Foremost Nigerian writer and Nobel Laureate, Professor Wole Soyinka warned yesterday in Awka that if reasonable steps were not taken, the current internet revolution would destroy scholarship.
Delivering the 3rd Zik annual lecture at Nnamdi Azikiwe University, Soyinka said the heavy reliance on internet for academic activities would soon witness the end of books as instrument for mind development and potential building.
According to him, there has been so much decline in writing and reading among the younger generation and urged them not to allow any primordial considerations to hinder them from developing their innate potentials.

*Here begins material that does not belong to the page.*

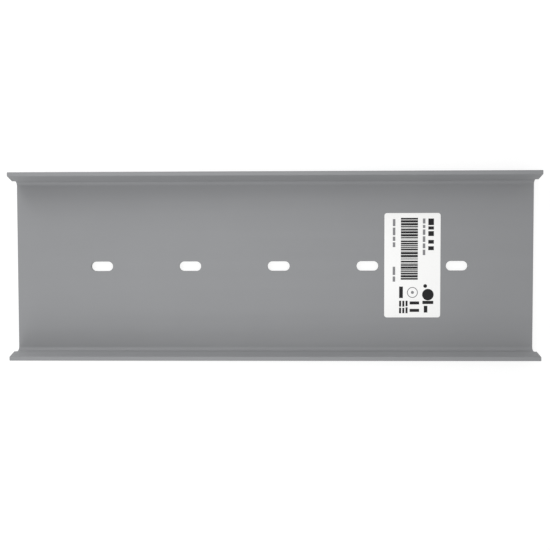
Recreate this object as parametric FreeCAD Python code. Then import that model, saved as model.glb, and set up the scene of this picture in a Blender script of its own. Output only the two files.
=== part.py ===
"""Relay mounting track: one grey PVC extrusion, sawn to length, with an adhesive label on its floor.

The track is a shallow channel that screws to a panel. A relay board is pressed in from above.
The lips lead its edges inwards, the walls give, and the edges snap into a groove in each wall.
There the board rests on a ledge and is held down by a hook, clear of the floor and its screws.

Frame: X runs along the track, Y across it and Z up, away from the panel. The origin is the
middle of the underside. All sizes are in millimetres.
"""

import math
import os

import FreeCAD
import Part

# The extrusion's length and height
track_length = 304.8
track_height = 15.9

# The printed circuit board that the track holds, and its play in the groove
board_width = 101.6
board_thickness = 1.6
board_side_play = 0.3
board_height_play = 0.2

# How far the hook over the board and the ledge under it reach in past the board's edge
hook_reach = 1.1
ledge_reach = 0.6

# The floor, the walls under the ledge, and the height of the ledge over the underside
floor_thickness = 2.2
wall_thickness = 2.3
ledge_height = 7.0

# The hook's upright nose, and the lip over it, which leads the board in
nose_height = 0.45
lead_in_run = 2.1
lip_thickness = 2.4
lip_upright_height = 2.0

# Radii of the die: foot of the wall, root of the wall, bends of its outer face, lip, nose, groove
foot_radius = 1.2
root_radius = 2.5
bend_radius = 4.0
lip_radius = 0.55
nose_radius = 0.2
groove_radius = 0.25

# The row of punched screw slots along the middle of the floor
slot_length = 13.0
slot_width = 5.6
slot_pitch = 52.5
first_slot_from_end = 50.3
least_end_margin = 20.0
punch_rounding = 0.25
most_rounding_of_floor = 1 / 3

# The adhesive label, placed halfway between the last two slots
label_width = 32.9
label_length = 61.5
label_thickness = 0.12
label_corner_radius = 1.5
label_off_middle = 0.3

# Places closer than this are the same place
same_place = 1e-6

# Places that follow from the sizes above
board_edge = board_width / 2
hook_y = board_edge - hook_reach
ledge_y = board_edge - ledge_reach
groove_y = board_edge + board_side_play
wall_outside_y = ledge_y + wall_thickness
groove_top = ledge_height + board_thickness + board_height_play
nose_top = groove_top + nose_height
lip_inside_y = hook_y + lead_in_run
lip_outside_y = lip_inside_y + lip_thickness
lead_in_slope = lead_in_run / (track_height - nose_top)
flare_top = track_height - lip_upright_height
flare_foot = flare_top - (lip_outside_y - wall_outside_y) / lead_in_slope
left_end_x = -track_length / 2
slot_room = track_length - first_slot_from_end - least_end_margin
slot_count = 1 + int(slot_room // slot_pitch)
first_slot_x = left_end_x + first_slot_from_end


def rounded_outline(corners):
    """Closed wire in the YZ plane through corners of (y, z, radius), each rounded by an arc."""
    points = [FreeCAD.Vector(0, y, z) for y, z, _ in corners]
    radii = [radius for _, _, radius in corners]
    count = len(corners)
    rounds = []
    for i, corner in enumerate(points):
        before = (points[i - 1] - corner).normalize()
        after = (points[(i + 1) % count] - corner).normalize()
        half_angle = before.getAngle(after) / 2
        reach = radii[i] / math.tan(half_angle)
        inwards = (before + after).normalize()
        to_middle = radii[i] / math.sin(half_angle) - radii[i]
        rounds.append((corner + before * reach, corner + inwards * to_middle, corner + after * reach))
    edges = []
    for i, (start, middle, end) in enumerate(rounds):
        edges.append(Part.Arc(start, middle, end).toShape())
        edges.append(Part.LineSegment(end, rounds[(i + 1) % count][0]).toShape())
    return Part.Wire(edges)


def wall_corners():
    """Corners of the section's right half, from the foot of the wall round to its root."""
    return [
        (wall_outside_y, 0, foot_radius),
        (wall_outside_y, flare_foot, bend_radius),
        (lip_outside_y, flare_top, bend_radius),
        (lip_outside_y, track_height, lip_radius),
        (lip_inside_y, track_height, lip_radius),
        (hook_y, nose_top, nose_radius),
        (hook_y, groove_top, nose_radius),
        (groove_y, groove_top, groove_radius),
        (groove_y, ledge_height, groove_radius),
        (ledge_y, ledge_height, nose_radius),
        (ledge_y, floor_thickness, root_radius),
    ]


def extrusion():
    """The channel's section, both halves, drawn once and pulled along X."""
    right = wall_corners()
    left = [(-y, z, radius) for y, z, radius in reversed(right)]
    section = Part.Face(rounded_outline(right + left))
    section.translate(FreeCAD.Vector(left_end_x, 0, 0))
    return section.extrude(FreeCAD.Vector(track_length, 0, 0))


def obround(length, width, height):
    """Round-ended bar along X, centred on the Z axis, standing on the XY plane."""
    radius = width / 2
    reach = length / 2 - radius
    edges = [
        Part.LineSegment(FreeCAD.Vector(-reach, -radius, 0), FreeCAD.Vector(reach, -radius, 0)),
        Part.Arc(
            FreeCAD.Vector(reach, -radius, 0),
            FreeCAD.Vector(length / 2, 0, 0),
            FreeCAD.Vector(reach, radius, 0),
        ),
        Part.LineSegment(FreeCAD.Vector(reach, radius, 0), FreeCAD.Vector(-reach, radius, 0)),
        Part.Arc(
            FreeCAD.Vector(-reach, radius, 0),
            FreeCAD.Vector(-length / 2, 0, 0),
            FreeCAD.Vector(-reach, -radius, 0),
        ),
    ]
    outline = Part.Wire([edge.toShape() for edge in edges])
    return Part.Face(outline).extrude(FreeCAD.Vector(0, 0, height))


def slot_centres():
    """X of each screw slot, counted from the left end."""
    return [first_slot_x + i * slot_pitch for i in range(slot_count)]


def slot_rims(shape):
    """Edges round the slots' mouths, on the side that the punch enters."""
    half_width = slot_width / 2
    rims = []
    for edge in shape.Edges:
        box = edge.BoundBox
        level = abs(box.ZMin - floor_thickness) < same_place and box.ZLength < same_place
        if level and max(abs(box.YMin), abs(box.YMax)) < half_width + same_place:
            rims.append(edge)
    return rims


def make_track():
    """The extrusion with its slots punched through, each mouth drawn in slightly by the punch."""
    punch = obround(slot_length, slot_width, floor_thickness)
    punches = []
    for x in slot_centres():
        stroke = punch.copy()
        stroke.translate(FreeCAD.Vector(x, 0, 0))
        punches.append(stroke)
    punched = extrusion().cut(Part.makeCompound(punches)).removeSplitter()
    rounding = min(punch_rounding, floor_thickness * most_rounding_of_floor)
    return punched.makeFillet(rounding, slot_rims(punched)).Solids[0]


def make_label():
    """The label, stuck flat on the floor between the last two slots."""
    middle_x = slot_centres()[-1] - slot_pitch / 2
    label = Part.makeBox(
        label_width,
        label_length,
        label_thickness,
        FreeCAD.Vector(
            middle_x - label_width / 2,
            label_off_middle - label_length / 2,
            floor_thickness,
        ),
    )
    upright = [edge for edge in label.Edges if edge.BoundBox.ZLength > label_thickness / 2]
    return label.makeFillet(label_corner_radius, upright).Solids[0]


def main():
    os.makedirs("parts", exist_ok=True)
    pieces = {"track": make_track(), "label": make_label()}
    for name, solid in pieces.items():
        solid.exportStep(f"parts/{name}.step")
        print(name, "valid" if solid.isValid() else "NOT VALID", round(solid.Volume, 1), "mm3")


main()
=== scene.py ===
import math
import random

import bmesh
import bpy
from bpy.props import FloatProperty, FloatVectorProperty, IntProperty, PointerProperty
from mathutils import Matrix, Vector


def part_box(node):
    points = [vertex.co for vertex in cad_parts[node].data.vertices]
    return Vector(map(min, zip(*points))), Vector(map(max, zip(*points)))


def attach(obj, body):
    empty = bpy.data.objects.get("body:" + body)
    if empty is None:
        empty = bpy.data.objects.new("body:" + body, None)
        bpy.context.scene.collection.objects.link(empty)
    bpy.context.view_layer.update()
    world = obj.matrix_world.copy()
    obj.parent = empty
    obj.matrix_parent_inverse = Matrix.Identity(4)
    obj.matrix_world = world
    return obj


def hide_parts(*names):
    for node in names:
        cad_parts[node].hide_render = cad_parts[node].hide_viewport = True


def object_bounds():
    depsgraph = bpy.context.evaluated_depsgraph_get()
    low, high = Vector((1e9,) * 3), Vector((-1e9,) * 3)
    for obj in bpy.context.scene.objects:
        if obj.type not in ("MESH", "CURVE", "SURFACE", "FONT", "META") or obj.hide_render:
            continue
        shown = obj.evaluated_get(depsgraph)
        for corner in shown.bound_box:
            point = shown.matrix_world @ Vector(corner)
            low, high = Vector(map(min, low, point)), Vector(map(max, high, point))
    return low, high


# A relay mounting track: a grey PVC extrusion, sawn to length and punched with screw slots,
# with a printed label on its floor. X runs along it, Y across it and Z up, in metres. Its
# underside lies at Z = 0.

bl_info = {
    "name": "Relay Mounting Track",
    "version": (1, 0, 0),
    "blender": (4, 5, 0),
    "location": "3D View > Sidebar > Relay Track",
    "description": "Models a snap-in relay mounting track with its label, and a white studio",
    "category": "Object",
}

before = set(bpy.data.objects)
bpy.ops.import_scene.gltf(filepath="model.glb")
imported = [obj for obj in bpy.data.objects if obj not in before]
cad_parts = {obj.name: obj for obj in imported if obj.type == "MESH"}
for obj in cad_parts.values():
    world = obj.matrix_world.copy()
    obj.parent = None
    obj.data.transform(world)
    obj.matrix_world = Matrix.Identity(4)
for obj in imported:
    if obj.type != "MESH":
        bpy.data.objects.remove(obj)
CAD_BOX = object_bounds()
TRACK_LOW, TRACK_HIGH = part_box("track")
LABEL_LOW, LABEL_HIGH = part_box("label")

MM = 0.001

# How finely round shapes are cut into flat facets
DEGREES_PER_FACET = 6
LEAST_FACETS_OF_A_CORNER = 2
FACETS_OF_A_ROLLED_EDGE = 4
FACETS_OF_A_DOT = 40
FACETS_OF_A_RING = 48

# Vertices this close are one, and a vertex this close to a level lies on it
ONE_PLACE = 1e-7
ON_LEVEL = 1e-6

# Edges bent by more than this stay crisp in the shading
CRISP_ANGLE = math.radians(28)

# The materials' order on the track and on the label
SKIN, SAWN, PUNCHED = range(3)
STOCK, INK, FINE_INK = range(3)

# Sockets of a colour mix, which share their names with those of its other kinds
MIX_SHARE, MIX_FIRST, MIX_SECOND = 0, 6, 7
MIX_RESULT = 2

PVC_IOR = 1.53


def linear_colour(hex_colour):
    """An sRGB hex colour, such as "#8F9092", as linear red, green and blue."""
    parts = [int(hex_colour[i:i + 2], 16) / 255 for i in (1, 3, 5)]
    return tuple(c / 12.92 if c <= 0.04045 else ((c + 0.055) / 1.055) ** 2.4 for c in parts)


def length(name, description, default):
    """A property that holds a length, given in metres."""
    return FloatProperty(name=name, description=description, default=default, min=0,
                         unit="LENGTH", subtype="DISTANCE", precision=5)


def colour(name, description, default):
    """A property that holds a colour, given in sRGB hex."""
    return FloatVectorProperty(name=name, description=description,
                               default=linear_colour(default), min=0, max=1, size=3,
                               subtype="COLOR")


def lamp_power(name, description, default):
    """A property that holds a lamp's power, given in watts."""
    return FloatProperty(name=name, description=description, default=default, min=0,
                         unit="POWER")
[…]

He observed that certain traditional, religious and western teachings enslaved Africans from exploiting their environment and potentials, adding that the problems in Nigeria today such as Boko Haram, which could be attributed to poor mental development occasioned by wrong teaching.
Speaking on the theme; “The Magic Lantern, Excursions in the Creative Realm,” Soyinka said that the sun remained the magic lantern of the entire universe which gave life to the earth.
He said that such communication gadgets like computers and IPAD were capable of bringing an end to the culture of book writing and reading, adding that the end point should be how to find a way of collaborating between book writing and use of internet knowledge.
Their partnership, he stated, may have witnessed a revolution in the communication world, but regrettably has essentially destroyed the realm of imagination in young people.
He enjoined the young people to tap their potentials and not allow certain primordial factors within their environment inhibit them.
Special Adviser to President Goodluck Jonathan on Inter Party Affairs, Senator Ben Ndi Obi, who endowed the Zik lecture series, said the project was started three years ago to immortalize Nigeria’s first President, Dr. Nnamdi Azikiwe in whom the school was named.
He described the lecture as unique and thought provoking, saying that the theme was one of Soyinka’s enigmatic cum realistic, adding that it was an attempt to unravel same without him it would be like an excursion into oblivion and confusion.
Obi said the lecture series was a turning point in the process of actualization of his childhood dream of immortalizing Zik, explaining that it was for that reason that he endowed N10 million in 2010, with an additional N2 million over a five -year period for research in honor of this “icon and legend of all times”.
Zik’s faith in intellectual resources as a problem-solving, he added, stood tall in all his classical statements and actions as his Lincoln University experience re-affirmed his belief in education as a constructive social force which could be harnessed for social progress.
Chairman of the occasion, Chief Emeka Anyaoku said the lecture was to honour Zik’s legacies and initiatives, adding that people knew him as a great inspirer of nationalism and Africa’s fight against colonialism mainly with his pen, first in Ghana and later, Nigeria.